I would recommend talking with the patient advocate, the nurse manager for the unit, or the dayshift house nursing supervisor (charge nurse for the whole hosp), in that order. Mostly banker’s hours, that lot. It’s definitly in the pts best interest to have family involved, they want to resolve his care too, if only to move him on, and probably because they want what’s best for him, you just have to get with someone who’s tasked with helping that happen, not someone who’s tasked with preventing breaches of confidentiality.
Many hospitals also have a Case Management Dept. You may have success there. Good Luck.
You are indeed having a HIPAA problem. I used to consult on HIPAA for medical facilities. The facility in question where this relative is being held will have someone called a ‘Privacy Officer’, as the law requires it. Ask to speak with that person and if they won’t authorize the release of information for you, they will at least tell you exactly what is needed and by whom for their specific guidelines so that it can be released. That person exists for the specific reason of preventing these kinds of run-arounds from employees who live in fear of violating the HIPAA laws.
You don’t need full guardianship. You can get a power of attorney, that allows you to act on your brother’s behalf for specific issues. It should not cost $4,000. For $4k, you could get a full will, trust, powers of attorney, etc. drawn up. Should cost about $300-500 for just a simple power of attorney.
The staff may be discounting the release that the patient signed out of a concern that he would be found not to be competent to have signed it at the time that he did so.
{This is not legal advice. This is idle Internet chatter.}
But if the patient is not currently competent to sign a POA, it won’t do any good. That may be why it might be necessary to have a guardianship hearing in court, which runs up the expense.
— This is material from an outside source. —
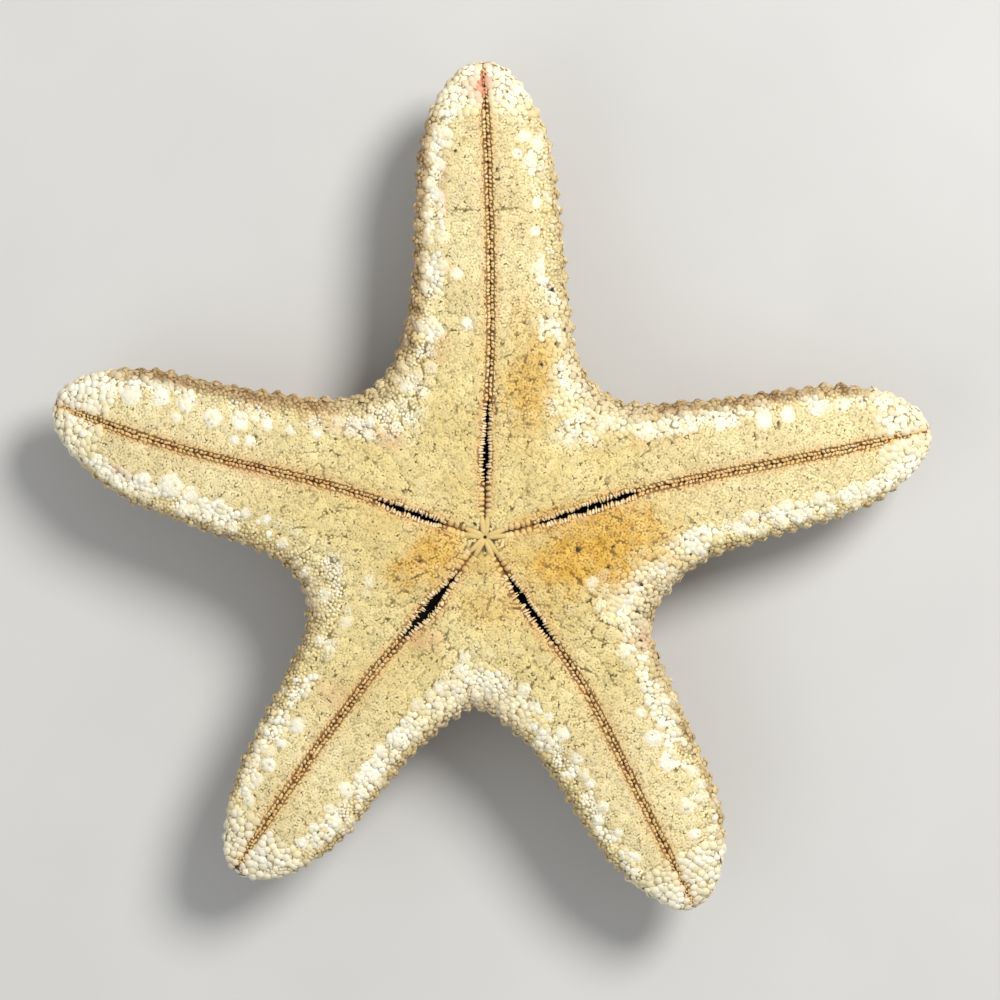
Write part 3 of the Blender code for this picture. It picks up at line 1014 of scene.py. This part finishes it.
class Dresser:
    """Lays grains and cells on the finished skin, coloured by the masks."""

    def __init__(self, skin, plates, pits, material):
        self.skin, self.plates, self.pits, self.material = skin, plates, pits, material

    def values(self, at, fields):
        values = paint(at, fields, self.plates)
        # The pit mask is painted shade in and round the pits; the dark mask, painted shade too, is
        # set on the body only.
        values["pit"] = self.pits.dark(at, fields)
        values["dark"] = np.zeros(len(at))
        return values

    def grains(self, name, skin, where, kind):
        """One kind of grain on the part of a skin where it belongs."""
        gap, height, tones, sides, rings, fat = GRAIN_KINDS[kind]
        fine = kind == "fine"
        at, normal, fields = skin.scatter(where, gap, FINE_TRIES if fine else TRIES)
        values = self.values(at, fields)
        keep = values["pit"] < 0.25
        if fine:
            keep &= values["joint"] < 0.7
        if gap < 1:
            keep &= (values["bare"] < 0.5) | (random.random(len(at)) < 0.6)
        del values["bare"]
        at, normal, fields = at[keep], normal[keep], fields[keep]
        values = {key: value[keep] for key, value in values.items()}
        values["white"] = np.clip(values["white"] * (0.7 + 0.6 * random.random(len(at))), 0, 1)
        values["tone"] += tones * (random.random(len(at)) - 0.5)
        values["tone"] -= 0.3 * (random.random(len(at)) < 0.05) * fine
        values["joint"] *= 0.4 * fine
        values["pit"] *= 1.0 * fine
        values["furrow"] *= 1.0 if fine else 0.35
        radius = gap * fat * (0.86 + 0.28 * random.random(len(at)))
        tall = height * radius * (0.75 + 0.5 * random.random(len(at)))
        domes(name, Grains(at, normal, radius, tall, values), sides, rings, self.material)
        skin.take(at, radius)


def make_body(dresser, triangles, patches, places, on_back):
    """The skin itself, which shows between the grains, mostly in painted shade: the mouth side and
    the back.
    """
    skin = dresser.skin
    values = dresser.values(skin.points, skin.fields)
    s, d, back, arm = skin.fields[:, (S, D, BACK, ARM)].T
    front = back < 0.5
    # Painted shade, dark to black: a broken line down each furrow, the mouth and the open slits.
    dark = values["dark"]
    line = 0.1 + 0.7 * smooth(noise(skin.points, 1.1), 0.42, 0.66)
    in_line = front & (d < 0.22) & (s > 1)
    dark[in_line] = line[in_line]
    dark[front & (np.hypot(s, d) < MOUTH_RADIUS)] = 0.75
    for patch in patches:
        if not patch.back:
            dark[patch.grid[in_slit(patch)]] = 1.0
    at_tip = s > reach_of(arm) - NARROWING
    # The gap mask paints shade on the skin between the grains, but not on bare plates; at the tips
    # all over.
    values["gap"] = np.where(at_tip, 1, 1 - smooth(values.pop("bare"), 0.35, 0.6))
    for name, mine in (("mouth_side", ~on_back), ("back_side", on_back)):
        used, corners = np.unique(triangles[mine], return_inverse=True)
        own = {key: value[used] for key, value in values.items()}
        piece = new_piece(
            name, skin.points[used], corners.reshape(-1, 3), own, places[mine],
            dresser.material,
        )
        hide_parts("starfish")


def make_grains(dresser):
    """Grains from the largest to the smallest, each kind where the photograph has it."""
    skin = dresser.skin
    s, d, u, across, back, arm, side = skin.middle_fields.T
    front = back < 0.5
    slit, to_tip = slit_beside(arm, s), reach_of(arm) - s
    band = np.where(slit > SLIT_OPEN, 1.2, 1.45) * np.sqrt(np.clip(to_tip / NARROWING, 0.1, 1))
    clear = ~front | (d > band + slit)
    tip = (to_tip < TIP_GRAINS) & clear & (front | (across > 0.5))
    side_band = (front & (across > 0.95)) | (~front & (across > 0.8))
    notch = front & clear & (u < 0.3) & (across > 0.72) & (across < 0.95)
    notch &= notch_white(arm, side) > 0.5
    middles = skin.points[skin.triangles].mean(1)
    notch |= clear & (cobbled(middles, skin.middle_fields) > 0.5)
    for name, where, kind in (
        ("tip_grains", tip, "tip"),
        ("tip_fill", tip, "tip_fill"),
        ("side_grains", side_band, "side"),
        ("notch_grains", notch, "notch"),
        ("rim_grains", front & (across > 0.8) & clear, "rim"),
        ("back_grains", ~front, "back"),
        ("fine_grains_a", front & clear & (arm < 2.5), "fine"),
        ("fine_grains_b", front & clear & (arm > 2.5), "fine"),
    ):
        dresser.grains(name, skin, where, kind)


def on_mouth_side(half, s, d):
    """Places on the mouth side, by the distance along the furrow and from it."""
    fine = np.linspace(0, 1, 2001)
    axis, edge = half.axis(fine), half.edge(fine)
    width = half.half_width(edge)
    foot = s
    for _ in range(12):
        u = np.interp(foot, axis, fine)
        across = np.clip(d / np.maximum(np.interp(u, fine, width), 1e-6), 0, 1)
        foot = s - across * (np.interp(u, fine, edge) - foot)
    points, _ = half.place(u, across, False)
    points[:, 2] -= FURROW_DEPTH * np.exp(-((d / FURROW_REACH) ** 2)) * half.closing(s)
    return points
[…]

A court or someone would need to challenge his competency to declare the POA invalid. Typically such challenges occur when someone else is interested in having the power over the person. Doesn’t sound like that’s the case here.
Thank you for the responses so far, I’m writing it all down to take with me next time I take my mother up to ‘visit’.
I’m hoping it will end up the way it went (for the same situation) earlier this year, that they’ll transfer him eventually to the psychiatric facility where he previously did very well. I’m worried that his insurance is going to run out. I’m worried he’s going to lose his current housing and they’ll have to start all over finding him another place. I think he should be institutionalized, and I don’t know anything about that at all, if it’s even possible, and who should be responsible. Me? Things were going so well for about 2 weeks and here we are back to square one.